Using the integral of this question, we can conclude easily that for $x >0$ and $1>r>0,$ we have $$x^{r-1} = \frac{\sin(\pi r)}{\pi} \int_0^\infty \frac{s^{r-1}}{s+x}ds,$$ I wonder whether we can extend the above formula on the subset $$\Gamma := \{z\in \mathbb{C}; Re(z) >0\},$$ or maybe in another subset contained in $\Gamma.$
The "simple" way to go is: let $z\in \Gamma,$ then we have $|z|>0$ and $$|z|^{r-1} = \frac{\sin(\pi r)}{\pi} \int_0^\infty \frac{s^{r-1}}{s+|z|}ds.$$ on the other hand,
$$z^{r-1} := |z|^{r-1}e^{i(r-1)Arg(z)} = \frac{\sin(\pi r)}{\pi} \int_0^\infty \frac{s^{r-1}e^{i(r-1)Arg(z)}}{s+|z|}ds.$$ I don't see why the term inside the integral must be $\frac{s^{r-1}}{s+z}.$
Maybe this is not the best way to go ...
Thank you for any hint.
Let $U=\{z\in \mathbb{C}; z\not \in ]-\infty,0]\}$. For $z\in U$, $z=|z|\exp(i\theta)$, $-\pi<\theta<+\pi$, we put $\log z=\log |z|+i\theta$, this function is analytic in $U$ (this is the "principal determination of the logarithm").

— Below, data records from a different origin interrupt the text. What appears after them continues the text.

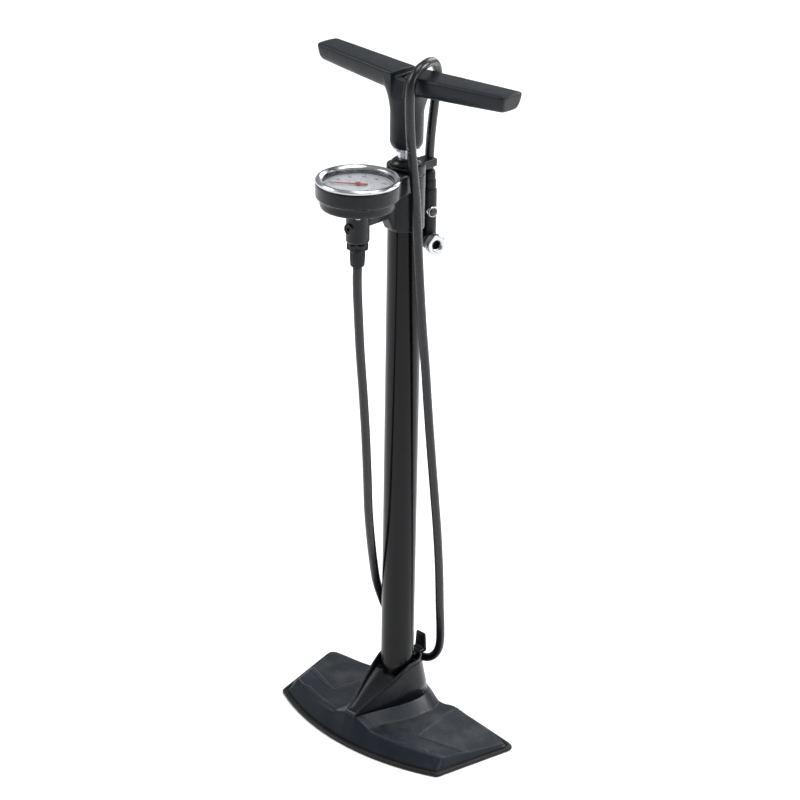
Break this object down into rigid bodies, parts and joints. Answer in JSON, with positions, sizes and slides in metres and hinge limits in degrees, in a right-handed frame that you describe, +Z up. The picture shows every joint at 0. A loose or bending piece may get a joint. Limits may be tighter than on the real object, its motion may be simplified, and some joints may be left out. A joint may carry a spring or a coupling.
{
  "type": "floor bike pump",
  "caption": "Floor-standing bicycle track pump with a winged base, T handle, top-mounted pressure gauge and a stored hose with a valve head.",
  "frame": {"origin": "on the barrel axis at floor level", "axes": "+Z up along the barrel, -Y towards the gauge and the front edge of the base, +X to the right handle wing"},
  "size_m": [0.2642, 0.15, 0.713],
  "materials": {
    "base_plastic": "satin moulded grain",
    "rim_rubber": "matte",
    "shroud_plastic": "semi gloss",
    "barrel_black": "gloss",
    "housing_plastic": "semi gloss",
    "handle_plastic": "satin moulded grain",
    "chrome": "polished",
    "steel": "machined",
    "aluminium": "machined",
    "brass": "machined",
    "glass": "clear",
    "dial_white": "printed",
    "needle_red": "painted",
    "seal_rubber": "matte",
    "hose_rubber": "semi gloss",
    "head_plastic": "satin",
    "button_black": "gloss",
    "piston_plastic": "natural"
  },
  "bodies": {
    "pump_body": {"sole": "rim_rubber", "sole_screws": "steel", "base_plate": "base_plastic", "shroud": "shroud_plastic", "foot_bolt": "steel", "foot_plug": "aluminium", "foot_rings": "seal_rubber", "check_spring": "steel", "barrel": "barrel_black", "inner_cylinder": "aluminium", "cylinder_head": "aluminium", "rod_guide": "housing_plastic", "rod_seal": "seal_rubber", "gauge_housing": "housing_plastic", "housing_screws": "steel", "top_cap": "housing_plastic", "bezel": "chrome", "lens": "glass", "dial": "dial_white", "bourdon_tube": "brass", "movement_frame": "brass", "outlet_body": "housing_plastic", "outlet_plug": "head_plastic", "hose_nut": "head_plastic", "hose_barb": "brass", "hose_ferrule": "head_plastic", "hose": "hose_rubber", "head_cap": "head_plastic", "head_sleeve": "head_plastic", "head_body": "head_plastic", "button_ring": "chrome", "button_spring": "steel", "nozzle_ring": "chrome", "valve_grommet": "seal_rubber", "depressor_pin": "brass"},
    "check_valve": {"check_poppet": "brass"},
    "sector": {"sector_gear": "brass"},
    "needle_body": {"needle": "needle_red", "needle_pinion": "brass"},
    "button": {"release_button": "button_black"},
    "nozzle": {"nozzle_collar": "chrome"},
    "piston": {"piston": "piston_plastic", "piston_ring": "seal_rubber", "piston_bolt": "steel"},
    "handle_and_rod": {"rod": "chrome", "rod_plugs": "aluminium", "stem_ring": "chrome", "handle": "handle_plastic", "handle_bolt": "steel"}
  },
  "joints": [
    {"name": "pump_stroke", "type": "slide", "parent": "pump_body", "child": "piston", "axis": [0, 0, 1], "range_m": [0, 0.45], "deforming": ["hose"]},
    {"name": "handle_turn", "type": "hinge", "parent": "piston", "child": "handle_and_rod", "pos_m": [0, 0, 0.6], "axis": [0, 0, 1], "continuous": true},
    {"name": "check_valve_lift", "type": "slide", "parent": "pump_body", "child": "check_valve", "axis": [0, 0, -1], "range_m": [0, 0.0015], "stiffness_N_per_m": 60, "springref_m": -0.001, "deforming": ["check_spring"]},
    {"name": "sector_turn", "type": "hinge", "parent": "pump_body", "child": "sector", "pos_m": [0, -0.043, 0.59], "axis": [0, 0, 1], "range_deg": [0, 42]},
    {"name": "needle_turn", "type": "hinge", "parent": "pump_body", "child": "needle_body", "pos_m": [0, -0.064, 0.59], "axis": [0, 0, 1], "range_deg": [-252, 0]},
    {"name": "release_button_press", "type": "slide", "parent": "pump_body", "child": "button", "axis": [-0.9588, 0.284, 0], "range_m": [0, 0.0015], "stiffness_N_per_m": 300, "springref_m": -0.001},
    {"name": "nozzle_collar_turn", "type": "hinge", "parent": "pump_body", "child": "nozzle", "pos_m": [0.01438, 0.02774, 0.523], "axis": [0.9588, -0.284, 0], "range_deg": [0, 360]}
  ],
  "couplings": [
    {"joint": "needle_turn", "follows": "sector_turn", "ratio": -6}
  ]
}
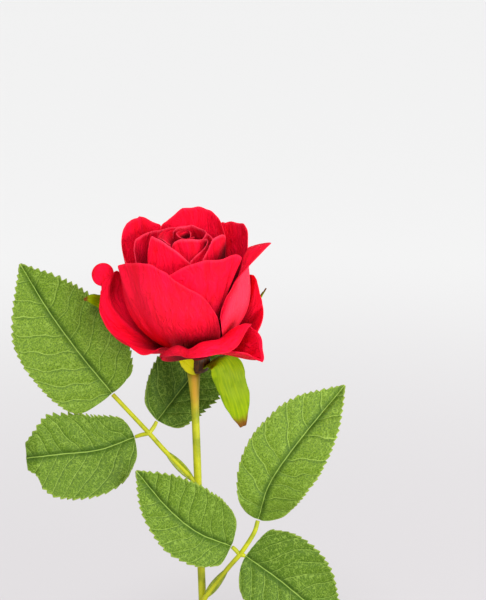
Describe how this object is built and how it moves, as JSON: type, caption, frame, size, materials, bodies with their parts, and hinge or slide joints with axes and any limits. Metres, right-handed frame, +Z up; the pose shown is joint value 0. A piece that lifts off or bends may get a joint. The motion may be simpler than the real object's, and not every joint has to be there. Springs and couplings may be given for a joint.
{
  "type": "rose in a bud vase",
  "caption": "Single red rose with two three-leaflet leaves, standing in water in a plain slim-necked bud vase.",
  "frame": {"origin": "middle of the underside of the vase's foot, on the surface that it stands on", "axes": "+Z up through the vase, -Y towards the front of the flower, +X to the flower's right as seen from the front"},
  "size_m": [0.168, 0.0845, 0.4001],
  "materials": {
    "glaze": "smooth glossy off-white glaze",
    "water": "clear still water",
    "stalk": "smooth yellow-green stalk, orange-brown near the bloom",
    "leaf": "matte green with a fine net of lighter veins",
    "sepal": "matte yellow-green, brown at the tips",
    "petal": "velvety matte red with fine embossed streaks"
  },
  "bodies": {
    "root": {"vase": "glaze", "water": "water", "stem": "stalk", "calyx": "sepal", "bloom": "petal", "leaflet_left_terminal": "leaf", "leaflet_left_outer": "leaf", "leaflet_left_inner": "leaf", "leaflet_right_terminal": "leaf", "leaflet_right_inner": "leaf", "leaflet_right_outer": "leaf"}
  },
  "joints": []
}
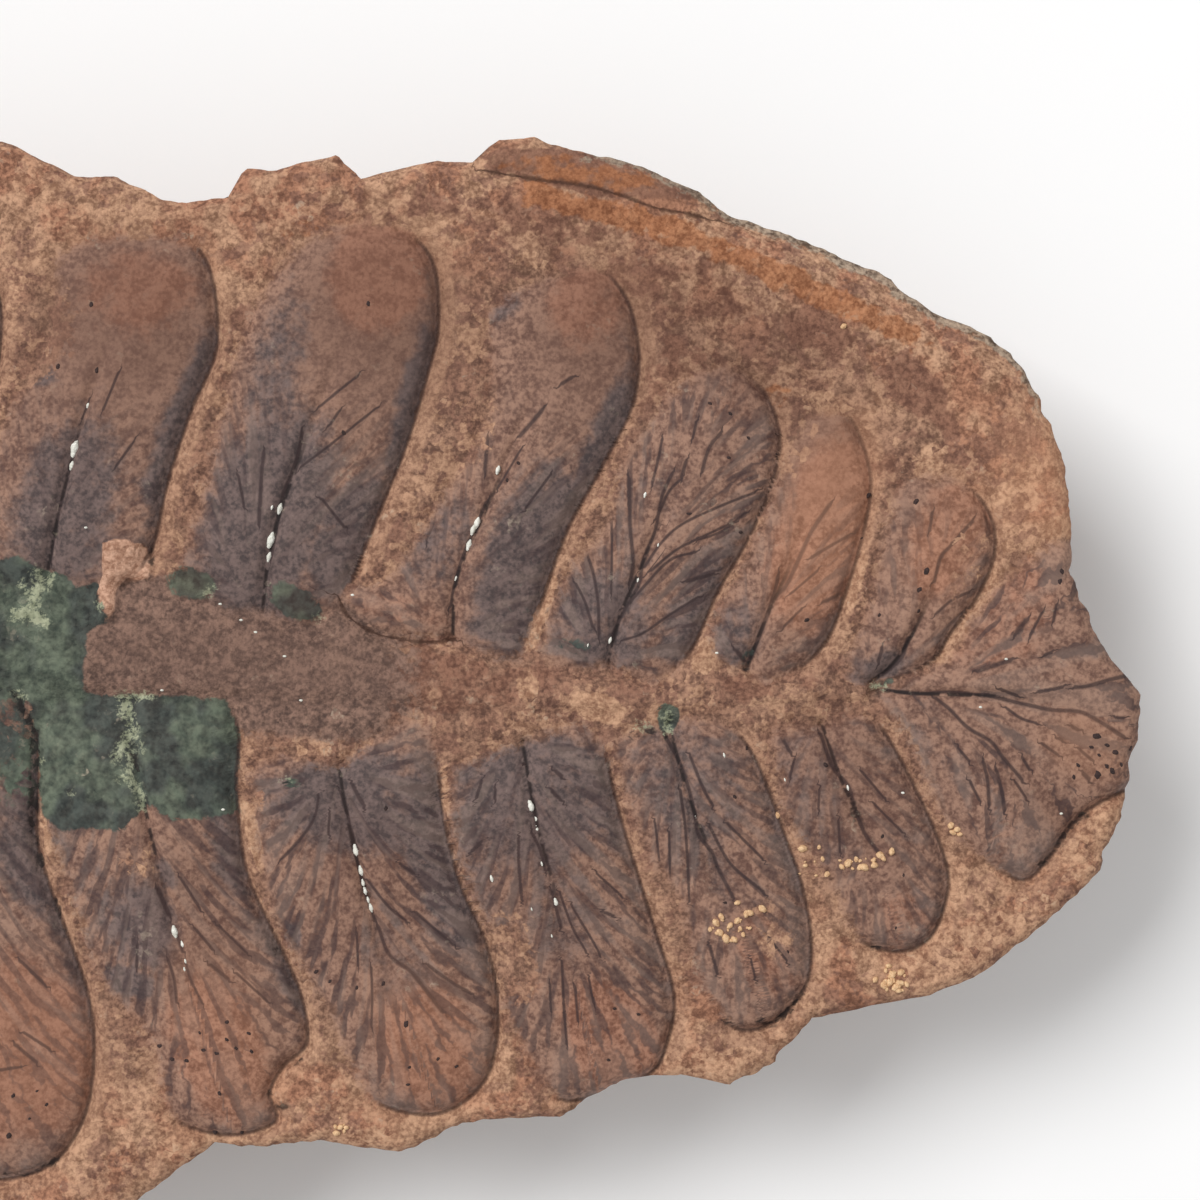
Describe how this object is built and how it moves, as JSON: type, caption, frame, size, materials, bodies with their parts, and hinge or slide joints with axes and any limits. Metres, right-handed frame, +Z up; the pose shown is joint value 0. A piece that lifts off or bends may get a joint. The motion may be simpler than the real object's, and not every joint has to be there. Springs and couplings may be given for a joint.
{
  "type": "fossil fern leaf in a split nodule",
  "caption": "Half of a split ironstone nodule lying on its back, with the relief of a seed fern's leaf, a stem between two rows of leaflets, on its face.",
  "frame": {"origin": "middle of the bottom of the stone's box, on the surface it rests on", "axes": "+X along the leaf's stem towards its end leaflet, +Y across it, +Z up out of the split face"},
  "size_m": [0.1091, 0.0564, 0.0147],
  "materials": {
    "ironstone": "dull brown ironstone, purple brown to slate on the leaflets, orange tan between them"
  },
  "bodies": {
    "root": {"fossil_nodule": "ironstone"}
  },
  "joints": []
}
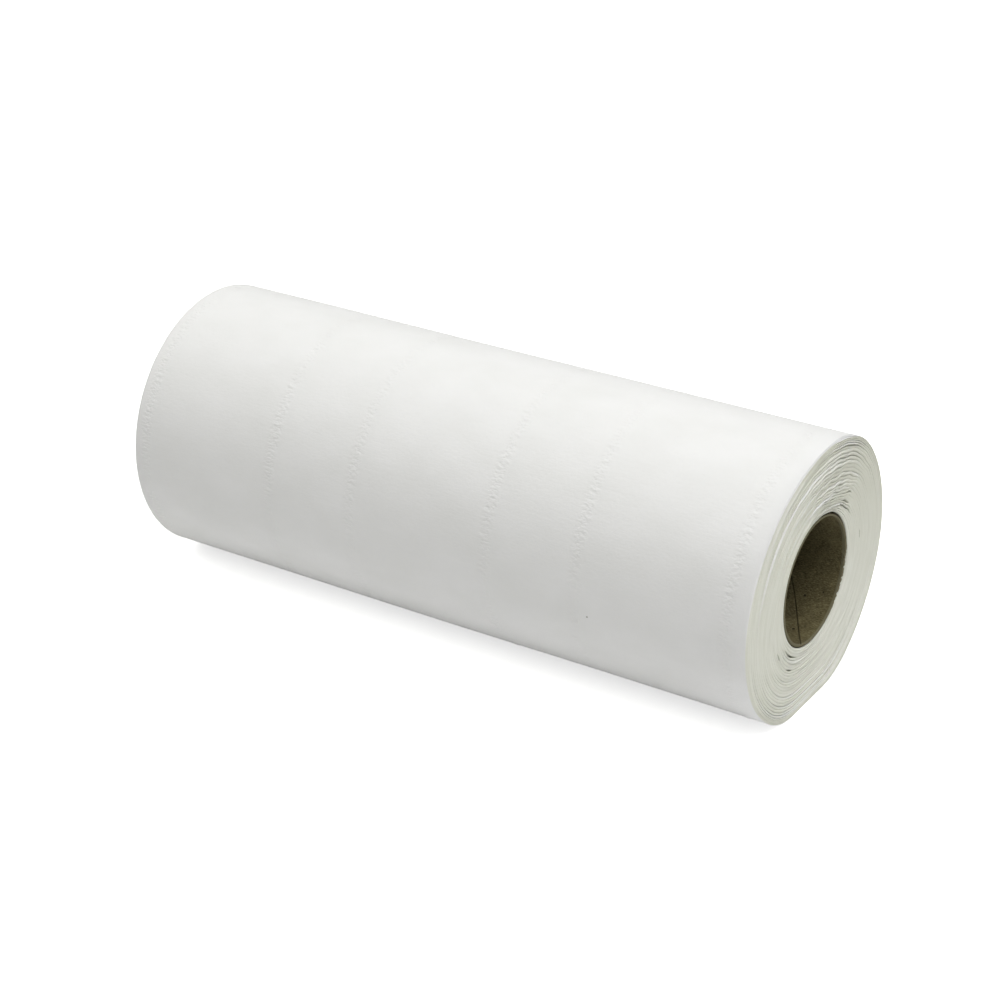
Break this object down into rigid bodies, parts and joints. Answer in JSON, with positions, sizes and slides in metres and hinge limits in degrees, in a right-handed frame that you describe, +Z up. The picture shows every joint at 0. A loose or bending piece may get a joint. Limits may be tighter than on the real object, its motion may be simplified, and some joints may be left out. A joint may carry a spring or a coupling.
{
  "type": "exam table paper roll",
  "caption": "Roll of soft white exam table paper on a brown cardboard core, lying on its side on a small flat spot.",
  "frame": {"origin": "on the surface that the roll rests on, in the middle of the flat spot", "axes": "+X along the roll's axis, towards the end that the picture shows; +Y towards the back; +Z up"},
  "size_m": [0.2521, 0.0996, 0.0961],
  "materials": {
    "paper": "soft matte",
    "cardboard": "matte"
  },
  "bodies": {
    "root": {"paper_roll": "paper", "core": "cardboard"}
  },
  "joints": []
}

The function $z\to F(z)= \frac{\sin(\pi r)}{\pi}\int_0^{+\infty}\frac{s^{r-1}}{z+s}ds$ is also analytic in $U$. Then as $\exp((r-1)\log z)-F(z)$ is analytic in the connected open subset $U$ of $\mathbb{C}$, and zero on $]0,+\infty[$, it is $0$ on $U$, and your formula is valid on $U$.